Your instructions | Nothing outside the stretch should be returned: give exactly the lines from the line containing "Keep writing the" through the line containing "return tyre.part", including both.

Record set |
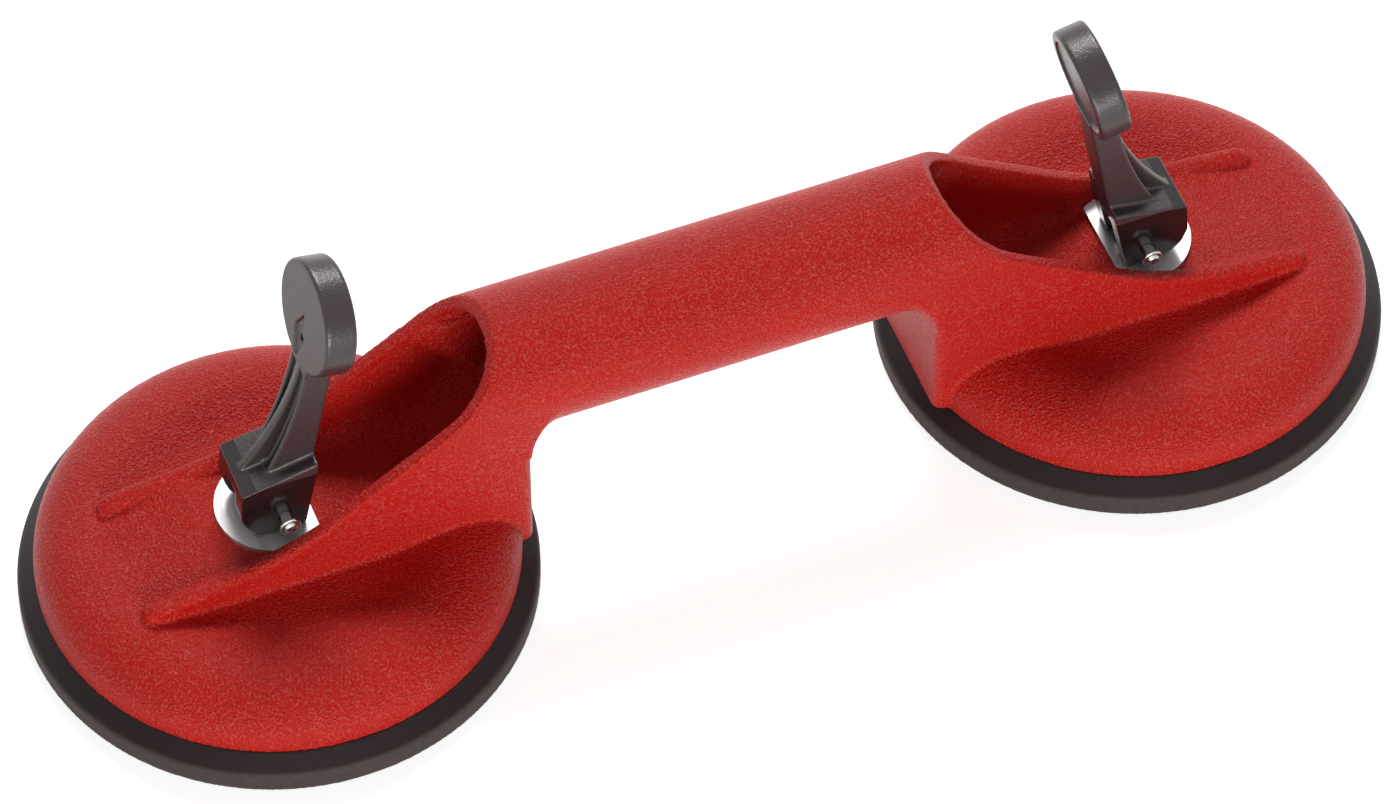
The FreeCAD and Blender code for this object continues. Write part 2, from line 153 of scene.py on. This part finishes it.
==
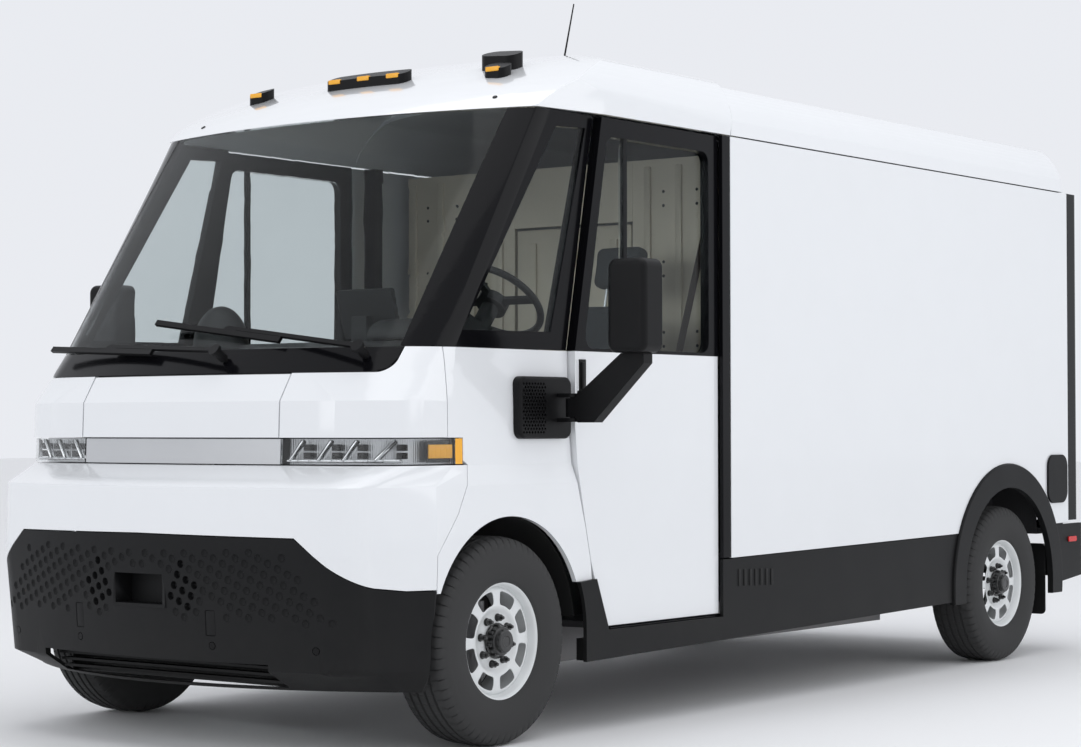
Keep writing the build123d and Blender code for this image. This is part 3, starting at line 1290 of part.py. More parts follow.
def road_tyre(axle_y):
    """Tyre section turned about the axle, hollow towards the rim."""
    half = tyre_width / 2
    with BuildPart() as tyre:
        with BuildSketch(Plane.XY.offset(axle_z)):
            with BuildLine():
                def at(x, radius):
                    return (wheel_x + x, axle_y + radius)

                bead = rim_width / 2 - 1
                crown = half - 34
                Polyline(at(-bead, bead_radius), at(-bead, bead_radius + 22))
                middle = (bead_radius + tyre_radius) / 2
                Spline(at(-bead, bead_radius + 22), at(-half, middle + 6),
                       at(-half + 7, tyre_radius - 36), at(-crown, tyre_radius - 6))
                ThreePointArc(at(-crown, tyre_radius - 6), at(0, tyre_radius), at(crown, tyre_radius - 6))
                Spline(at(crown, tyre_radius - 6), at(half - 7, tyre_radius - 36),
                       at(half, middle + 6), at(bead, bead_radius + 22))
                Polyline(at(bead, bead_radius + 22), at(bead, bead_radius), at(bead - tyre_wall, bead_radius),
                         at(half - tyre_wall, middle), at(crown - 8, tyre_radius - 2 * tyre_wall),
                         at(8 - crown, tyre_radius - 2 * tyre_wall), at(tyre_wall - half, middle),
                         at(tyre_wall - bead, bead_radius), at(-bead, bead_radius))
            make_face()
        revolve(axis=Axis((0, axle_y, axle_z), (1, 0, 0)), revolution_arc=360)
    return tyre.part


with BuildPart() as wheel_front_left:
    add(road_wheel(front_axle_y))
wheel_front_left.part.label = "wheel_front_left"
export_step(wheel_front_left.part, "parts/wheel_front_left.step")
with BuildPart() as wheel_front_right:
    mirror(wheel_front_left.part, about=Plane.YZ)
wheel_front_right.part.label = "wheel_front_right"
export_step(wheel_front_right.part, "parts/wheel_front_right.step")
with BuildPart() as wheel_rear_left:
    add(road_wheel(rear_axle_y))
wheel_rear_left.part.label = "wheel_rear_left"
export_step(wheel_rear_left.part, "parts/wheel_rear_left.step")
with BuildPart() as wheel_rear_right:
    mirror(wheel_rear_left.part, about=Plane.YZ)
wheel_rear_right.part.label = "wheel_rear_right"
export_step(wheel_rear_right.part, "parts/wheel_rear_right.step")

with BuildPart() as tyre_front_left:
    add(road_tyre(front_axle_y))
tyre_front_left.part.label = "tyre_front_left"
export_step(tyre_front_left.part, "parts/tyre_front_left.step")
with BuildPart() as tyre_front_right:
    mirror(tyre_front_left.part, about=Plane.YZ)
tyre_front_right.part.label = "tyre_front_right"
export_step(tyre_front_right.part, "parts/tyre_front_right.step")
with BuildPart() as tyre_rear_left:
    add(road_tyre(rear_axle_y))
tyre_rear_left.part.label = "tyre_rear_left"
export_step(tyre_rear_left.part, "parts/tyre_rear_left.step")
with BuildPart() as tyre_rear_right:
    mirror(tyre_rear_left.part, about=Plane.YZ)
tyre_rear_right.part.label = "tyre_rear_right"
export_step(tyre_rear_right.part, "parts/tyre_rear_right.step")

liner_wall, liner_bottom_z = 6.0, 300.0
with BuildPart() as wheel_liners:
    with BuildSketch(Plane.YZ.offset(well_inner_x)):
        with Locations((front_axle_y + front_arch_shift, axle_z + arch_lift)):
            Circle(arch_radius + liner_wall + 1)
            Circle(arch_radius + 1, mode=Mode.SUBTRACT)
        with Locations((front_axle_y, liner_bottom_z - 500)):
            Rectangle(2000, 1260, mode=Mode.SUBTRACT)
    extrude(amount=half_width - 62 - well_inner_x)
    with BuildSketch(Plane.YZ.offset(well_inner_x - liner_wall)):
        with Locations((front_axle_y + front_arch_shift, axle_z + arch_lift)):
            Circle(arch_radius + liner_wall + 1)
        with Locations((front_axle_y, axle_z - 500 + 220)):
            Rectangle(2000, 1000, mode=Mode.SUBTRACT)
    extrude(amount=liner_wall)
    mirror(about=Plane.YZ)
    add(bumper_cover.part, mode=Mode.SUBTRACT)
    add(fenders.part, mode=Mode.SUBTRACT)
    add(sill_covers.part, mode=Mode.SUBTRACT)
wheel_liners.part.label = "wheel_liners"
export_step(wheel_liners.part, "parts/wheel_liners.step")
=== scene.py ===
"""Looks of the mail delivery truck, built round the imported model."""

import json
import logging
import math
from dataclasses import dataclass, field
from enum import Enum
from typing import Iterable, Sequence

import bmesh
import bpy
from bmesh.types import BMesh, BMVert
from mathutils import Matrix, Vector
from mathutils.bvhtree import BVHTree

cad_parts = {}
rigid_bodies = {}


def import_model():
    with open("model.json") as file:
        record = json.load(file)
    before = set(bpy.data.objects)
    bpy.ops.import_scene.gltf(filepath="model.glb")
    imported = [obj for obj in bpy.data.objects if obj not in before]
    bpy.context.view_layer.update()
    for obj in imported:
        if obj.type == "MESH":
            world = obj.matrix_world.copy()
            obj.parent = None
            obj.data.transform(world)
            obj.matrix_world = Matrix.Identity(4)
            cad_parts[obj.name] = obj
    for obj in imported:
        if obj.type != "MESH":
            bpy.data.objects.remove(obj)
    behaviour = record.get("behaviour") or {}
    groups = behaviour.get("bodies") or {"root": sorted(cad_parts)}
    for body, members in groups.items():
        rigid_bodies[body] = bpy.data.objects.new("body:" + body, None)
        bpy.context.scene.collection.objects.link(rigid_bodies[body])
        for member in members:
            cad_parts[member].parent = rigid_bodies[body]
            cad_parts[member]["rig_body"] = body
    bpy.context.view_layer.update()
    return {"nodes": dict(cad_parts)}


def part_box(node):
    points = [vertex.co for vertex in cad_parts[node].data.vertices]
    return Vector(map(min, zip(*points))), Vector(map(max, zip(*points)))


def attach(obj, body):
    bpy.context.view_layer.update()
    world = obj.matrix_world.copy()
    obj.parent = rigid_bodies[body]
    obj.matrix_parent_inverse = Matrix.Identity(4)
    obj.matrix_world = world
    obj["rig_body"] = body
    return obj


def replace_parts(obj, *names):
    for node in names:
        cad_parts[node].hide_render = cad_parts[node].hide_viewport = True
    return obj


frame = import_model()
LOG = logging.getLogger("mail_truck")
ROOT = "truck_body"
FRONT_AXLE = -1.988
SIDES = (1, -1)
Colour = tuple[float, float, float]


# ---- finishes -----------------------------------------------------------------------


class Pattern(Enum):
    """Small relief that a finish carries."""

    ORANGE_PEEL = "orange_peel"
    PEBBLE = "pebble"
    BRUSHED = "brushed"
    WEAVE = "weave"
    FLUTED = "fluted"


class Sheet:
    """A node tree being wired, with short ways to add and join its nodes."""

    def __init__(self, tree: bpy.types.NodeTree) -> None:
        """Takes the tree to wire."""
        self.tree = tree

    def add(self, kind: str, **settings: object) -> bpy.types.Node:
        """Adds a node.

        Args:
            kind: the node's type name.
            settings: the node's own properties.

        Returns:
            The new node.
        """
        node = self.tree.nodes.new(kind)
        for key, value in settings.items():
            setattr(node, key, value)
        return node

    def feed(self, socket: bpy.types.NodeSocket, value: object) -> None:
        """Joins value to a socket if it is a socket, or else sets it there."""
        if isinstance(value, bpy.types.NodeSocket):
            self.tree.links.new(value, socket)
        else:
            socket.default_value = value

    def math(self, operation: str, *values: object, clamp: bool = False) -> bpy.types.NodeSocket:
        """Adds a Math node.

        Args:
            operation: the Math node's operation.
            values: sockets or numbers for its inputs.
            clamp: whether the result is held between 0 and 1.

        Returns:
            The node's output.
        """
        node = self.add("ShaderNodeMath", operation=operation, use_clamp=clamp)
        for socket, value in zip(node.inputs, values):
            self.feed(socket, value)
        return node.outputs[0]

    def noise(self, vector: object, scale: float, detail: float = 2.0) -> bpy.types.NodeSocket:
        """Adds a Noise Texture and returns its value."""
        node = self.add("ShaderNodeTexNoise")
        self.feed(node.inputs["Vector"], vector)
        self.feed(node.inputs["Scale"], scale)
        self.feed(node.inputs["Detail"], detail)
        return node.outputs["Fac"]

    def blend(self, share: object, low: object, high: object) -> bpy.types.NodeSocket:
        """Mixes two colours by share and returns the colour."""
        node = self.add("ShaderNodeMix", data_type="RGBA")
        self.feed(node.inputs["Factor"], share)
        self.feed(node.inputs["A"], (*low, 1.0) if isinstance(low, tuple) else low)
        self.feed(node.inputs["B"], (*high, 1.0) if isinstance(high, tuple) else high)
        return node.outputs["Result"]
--
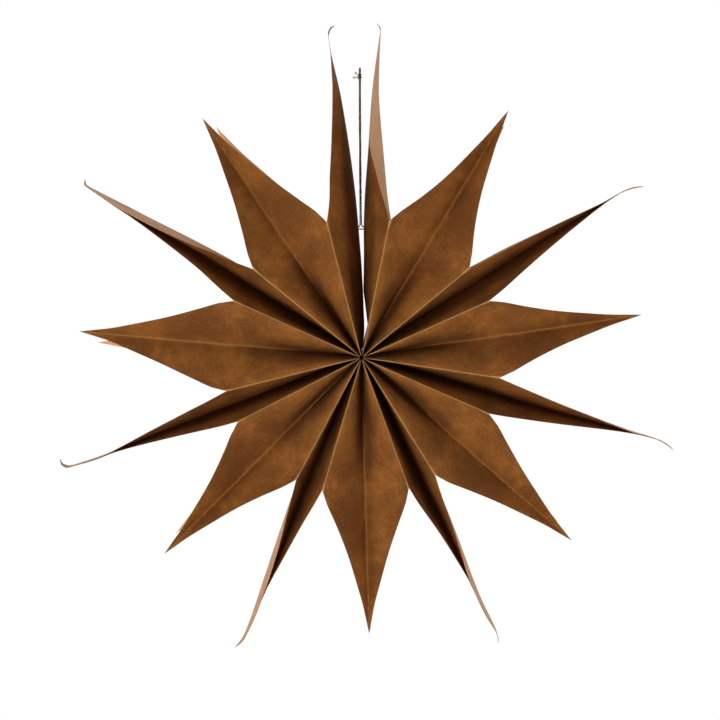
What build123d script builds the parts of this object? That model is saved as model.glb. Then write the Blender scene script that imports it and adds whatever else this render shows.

Solution below |
Keep writing the build123d and Blender code for this image. This is part 3, starting at line 1290 of part.py. More parts follow.
def road_tyre(axle_y):
    """Tyre section turned about the axle, hollow towards the rim."""
    half = tyre_width / 2
    with BuildPart() as tyre:
        with BuildSketch(Plane.XY.offset(axle_z)):
            with BuildLine():
                def at(x, radius):
                    return (wheel_x + x, axle_y + radius)

                bead = rim_width / 2 - 1
                crown = half - 34
                Polyline(at(-bead, bead_radius), at(-bead, bead_radius + 22))
                middle = (bead_radius + tyre_radius) / 2
                Spline(at(-bead, bead_radius + 22), at(-half, middle + 6),
                       at(-half + 7, tyre_radius - 36), at(-crown, tyre_radius - 6))
                ThreePointArc(at(-crown, tyre_radius - 6), at(0, tyre_radius), at(crown, tyre_radius - 6))
                Spline(at(crown, tyre_radius - 6), at(half - 7, tyre_radius - 36),
                       at(half, middle + 6), at(bead, bead_radius + 22))
                Polyline(at(bead, bead_radius + 22), at(bead, bead_radius), at(bead - tyre_wall, bead_radius),
                         at(half - tyre_wall, middle), at(crown - 8, tyre_radius - 2 * tyre_wall),
                         at(8 - crown, tyre_radius - 2 * tyre_wall), at(tyre_wall - half, middle),
                         at(tyre_wall - bead, bead_radius), at(-bead, bead_radius))
            make_face()
        revolve(axis=Axis((0, axle_y, axle_z), (1, 0, 0)), revolution_arc=360)
    return tyre.part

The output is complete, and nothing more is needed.